La beauté du film de Jero Yun réside dans la force et l’énergie pour s’en sortir de ce visage auquel on finit par s’attacher. Cette femme simple est une véritable héroïne qui se bat contre l’impossible sans jamais cesser d’y croire. Son épopée migratoire méritait d’être racontée mais c’est aussi une belle histoire sentimentale. Car la voilà déchirée entre le mari chinois qui est gentil avec elle et la Corée capitaliste dont elle rêvait… qui la traite durement (après les interrogatoires incessants, le boulot humiliant) ; sans compter ses deux fils qui veulent garder leur mère. Le film s’arrête avant qu’on sache quel choix elle fera mais on se doute qu’en femme de devoir elle choisira ses enfants. Donc la Corée du Sud.
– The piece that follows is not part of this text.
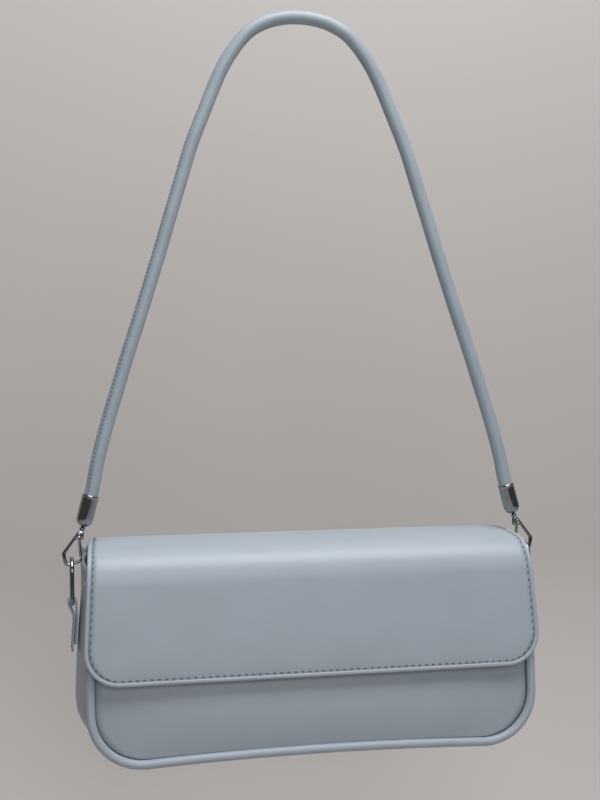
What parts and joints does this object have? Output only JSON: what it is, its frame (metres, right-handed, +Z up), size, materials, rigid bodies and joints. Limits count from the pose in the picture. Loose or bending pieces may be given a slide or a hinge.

Le réalisateur (et pas metteur en scène ici) trace le portrait poignant d’une force de la nature, infatigable travailleuse qui se bat pour être libre. Il filme la lutte du pot de terre contre le pot de fer. Né à Busan en Corée du Sud en 1980, Yun Jero a étudié les Beaux-Arts à l’ENSAD à Paris en 2008. Il a réalisé plusieurs courts-métrages de fiction et documentaire qui ont été sélectionnés dans plusieurs festivals internationaux. Il a réalisé son premier long-métrage documentaire, A la recherche des nords-coréens en 2012. "Madame B, histoire d’une Nord-coréenne" est son deuxième long-métrage, sélectionné à l’ACID à Cannes, puis primé du Prix du Meilleur documentaire au Festival International de Films à Moscou en 2016.

Madame B, histoire d’une Nord-Coréenne (71 ‘), un film de Jero Yun, sortie nationale le 22 février 2017.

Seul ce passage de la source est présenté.